My mom makes every effort to see that all my dreams come true (well maybe not my dream about getting another tattoo but all the rest). This has been true my whole life. When I was five and needed to practice my shuffle step for my recital, my mom set up a dance studio in our kitchen. When I wanted to sell 5 million boxes of tagalongs and thin mints to get a silly badge (that I still have), my mom and I sold them. When I needed poster board at 10pm on a Sunday night because I had a project due the next day, (begrudgingly) she would take me to get it (have I mentioned my tendency to procrastinate). Be it I wanted her to go on a field trip with me or I wanted to go to Europe (without her), my mom made it happen.
 
But like I said before, my mom knows me...like really knows me. It must be all that love and affirmation my mom gives me, because there is something about being in the comforts of her presence, that just makes me let go. I let go of every pretense of being put together <insert I sit around in my pj's all day, without make up...oh and I don't shave my legs>. And I no longer feel the need to put my best foot forward <insert I can act like a major (earmuffs) bitch sometimes>. Sorry for the harsh language but that's really the only word to describe me. And the sad thing is I only act that way in front of her. I've realized over the past few years (mainly because my mom has brought it to my attention) that I have a tendency to treat her worst then anyone else. I know, crazy right. Here I am writing this blog about how we're Gilmore Girl wannabes and best buddies for life. But I'm my ugliest with her. I show it in my lack of patience, my incessant neediness, my self absorption, my lack of consideration for her feelings/needs/wants, my criticisms, my harsh words. I don't act that way around anyone else.  And when I think about why, I always come back to the fact that I know that no matter how I treat her or what I do, she'll always love me. I don't know if I can say that about anyone else  (excluding Jesus). Now I'm sure there are people who would tell me they do, but my mom is the only one I believe. Because she's shown me, over the past twenty-two years, that her love is unconditional.

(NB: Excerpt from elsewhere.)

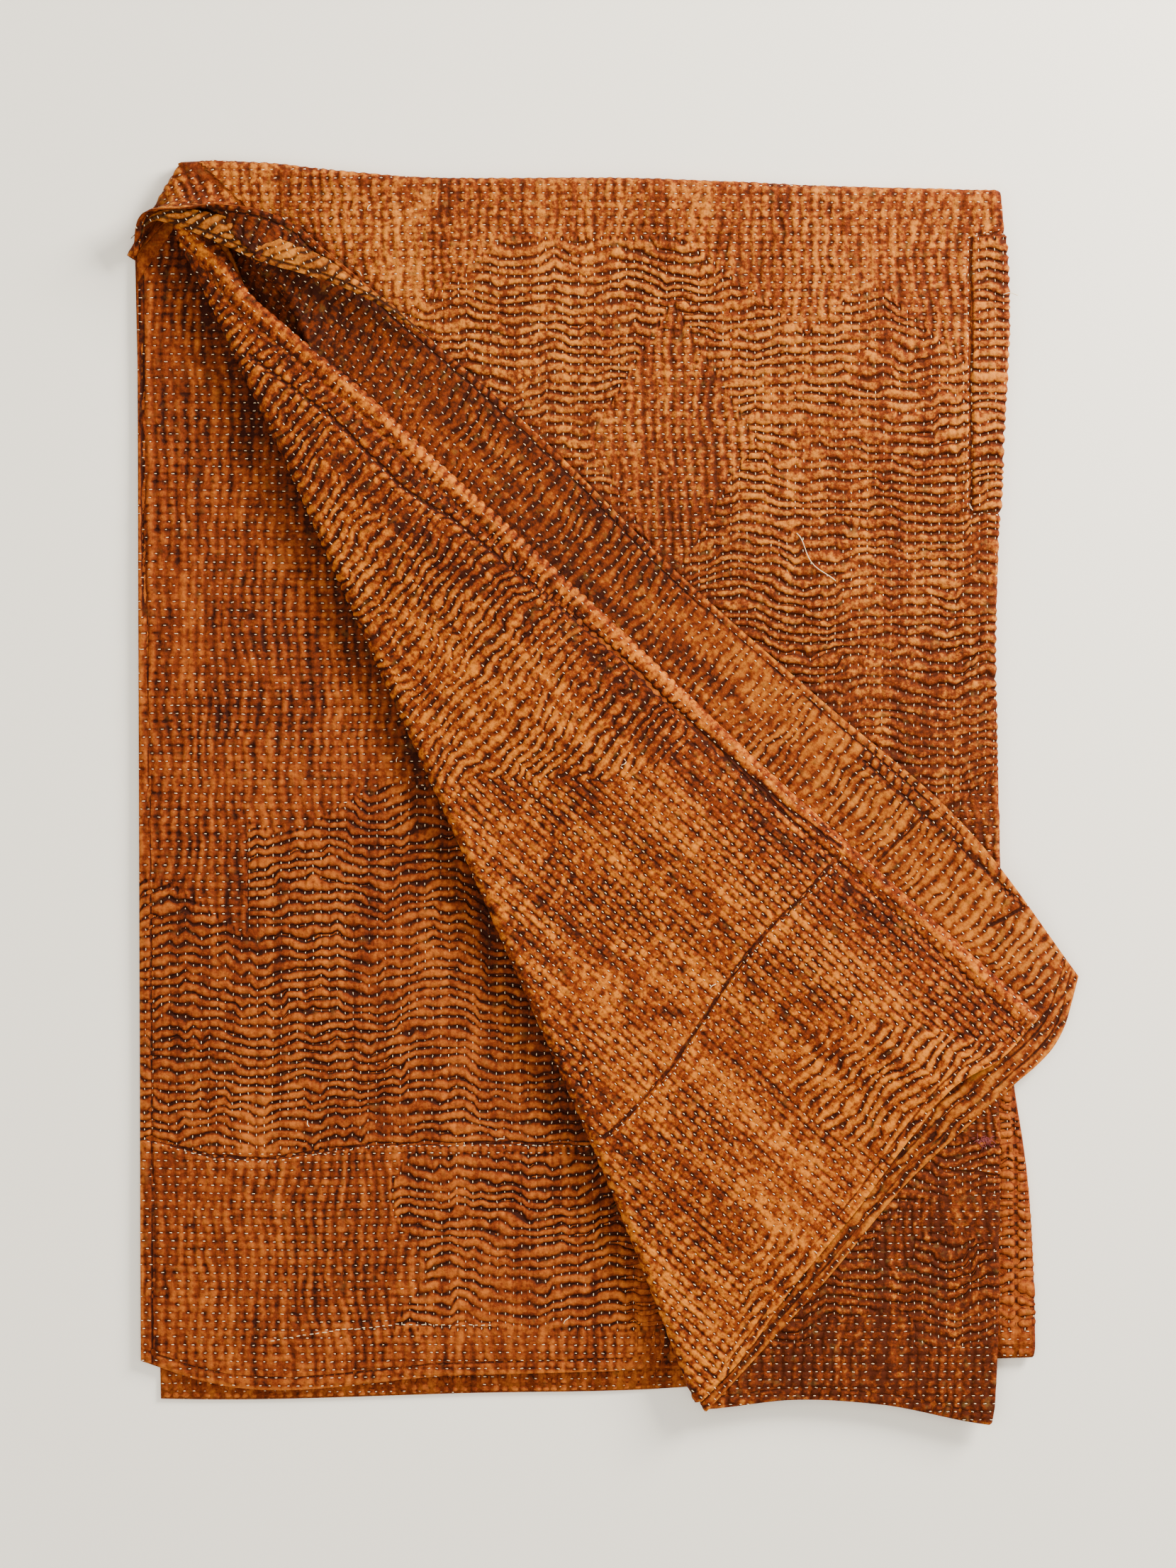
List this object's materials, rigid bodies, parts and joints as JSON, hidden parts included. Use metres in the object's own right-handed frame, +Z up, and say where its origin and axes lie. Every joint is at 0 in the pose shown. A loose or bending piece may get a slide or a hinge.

This isn't how I saw this blog going. I had something completely different planned (which I may still do in a separate blog). But I realized I couldn't write a blog about why I'm thankful for my mom and not mention her unconditional love for me. And I couldn't fully explain how great a gift that is without showing how undeserving of it I really am. I don't deserve a mom, who put's up with as much crap as mine does. Don't get me wrong, my mom isn't some door mat that I just walk all over. I mean hello, she's an Italian New Yorker, she can hold her own. But she is the kind of mom who when you've royally screwed up and totally deserve to be yelled at, comes and hugs you and tells me how much she loves you (true story). Long before Jesus came into my life, my mom was already witnessing to me about what unconditional love is. I believe that Jesus used her to clear a path into my heart. To make it so when He entered, I didn't have to question what real love was because I had already experienced it. Now I know that no love compares to the love of Jesus but my mom is a really strong contender. But just like it isn't enough to know Jesus loves you no matter what and keep on sinning. It's not enough for me to admit that my mom loves me unconditionally and continue to be a jerk to her.

We were watching Gilmore Girls the other day and Lorelai said something to Rory that is hitting home right now. She said she'd hate to have raised a kid who didn't know how to say I love you. I know my mom will never stop loving me, but I think she'd hate to have raised a kid who didn't know how to love people, especially their own parent. So mom, I write this blog to say thank you. Thank you for being my mom! Thank you for loving me. And thank you for giving me the blueprint on how to love someone unconditionally. That's my project for the next year, to work on loving people, and mom the project starts with you! XXOO


1 comment:

  1. Amanda that was beautiful!!! I think I enjoyed it so much because it could have been me talking :). And actually I totally say to my daughter sometimes, "why would you ever treat me like that?". But I already know it is because she knows that even at her worst...I still love her & she me :).

    Now this post is the best gift any mother could have for mother's day!!! I don't know if your mom will be able to read it though since her eyes will be full if big fat tears :). Hope she has someone who can read it to her :). Lots of love girl...lots of beautiful love.